## Set task
In the data below, locate each line with the word "import" and list it.

::: Data :::

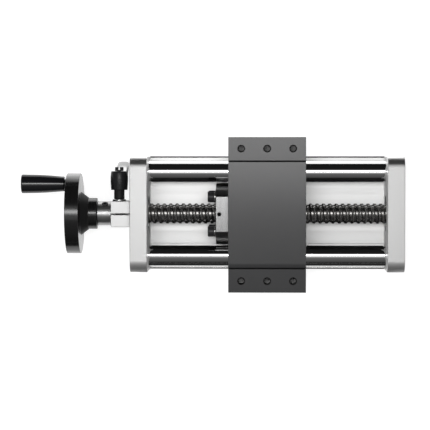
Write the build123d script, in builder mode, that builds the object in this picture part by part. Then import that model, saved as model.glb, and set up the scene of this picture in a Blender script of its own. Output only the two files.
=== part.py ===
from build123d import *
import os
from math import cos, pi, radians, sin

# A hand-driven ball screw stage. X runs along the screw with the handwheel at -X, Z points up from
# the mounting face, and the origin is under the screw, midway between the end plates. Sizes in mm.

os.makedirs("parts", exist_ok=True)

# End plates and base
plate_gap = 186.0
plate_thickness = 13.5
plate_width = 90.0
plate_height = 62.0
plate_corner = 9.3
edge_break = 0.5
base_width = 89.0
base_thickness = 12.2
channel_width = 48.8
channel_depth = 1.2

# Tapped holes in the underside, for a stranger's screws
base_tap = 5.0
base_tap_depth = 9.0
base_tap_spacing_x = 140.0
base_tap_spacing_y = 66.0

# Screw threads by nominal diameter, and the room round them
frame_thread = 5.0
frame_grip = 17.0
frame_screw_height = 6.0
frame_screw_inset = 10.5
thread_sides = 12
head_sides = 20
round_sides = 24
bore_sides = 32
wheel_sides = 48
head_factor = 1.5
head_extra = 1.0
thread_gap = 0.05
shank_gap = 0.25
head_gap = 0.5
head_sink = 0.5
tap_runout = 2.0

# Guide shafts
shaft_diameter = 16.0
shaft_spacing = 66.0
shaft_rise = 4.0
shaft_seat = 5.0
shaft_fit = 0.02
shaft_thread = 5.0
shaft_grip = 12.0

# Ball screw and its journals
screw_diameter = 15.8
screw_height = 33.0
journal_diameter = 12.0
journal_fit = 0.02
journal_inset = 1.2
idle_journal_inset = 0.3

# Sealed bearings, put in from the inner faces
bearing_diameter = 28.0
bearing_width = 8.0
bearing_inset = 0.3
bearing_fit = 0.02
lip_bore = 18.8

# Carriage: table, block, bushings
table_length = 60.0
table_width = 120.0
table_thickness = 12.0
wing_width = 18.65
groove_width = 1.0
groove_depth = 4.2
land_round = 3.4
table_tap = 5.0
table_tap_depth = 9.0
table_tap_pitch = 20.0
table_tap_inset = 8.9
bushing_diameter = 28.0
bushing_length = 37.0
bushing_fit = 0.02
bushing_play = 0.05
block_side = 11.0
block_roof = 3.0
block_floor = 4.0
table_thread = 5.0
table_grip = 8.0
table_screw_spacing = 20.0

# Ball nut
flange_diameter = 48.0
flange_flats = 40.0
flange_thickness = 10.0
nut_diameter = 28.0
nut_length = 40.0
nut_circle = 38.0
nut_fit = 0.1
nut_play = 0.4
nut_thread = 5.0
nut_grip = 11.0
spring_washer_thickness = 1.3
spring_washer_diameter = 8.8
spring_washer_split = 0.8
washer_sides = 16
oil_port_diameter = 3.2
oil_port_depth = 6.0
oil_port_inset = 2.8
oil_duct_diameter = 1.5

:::

## Solution to the problem
Write the build123d script, in builder mode, that builds the object in this picture part by part. Then import that model, saved as model.glb, and set up the scene of this picture in a Blender script of its own. Output only the two files.
from build123d import *
import os
from math import cos, pi, radians, sin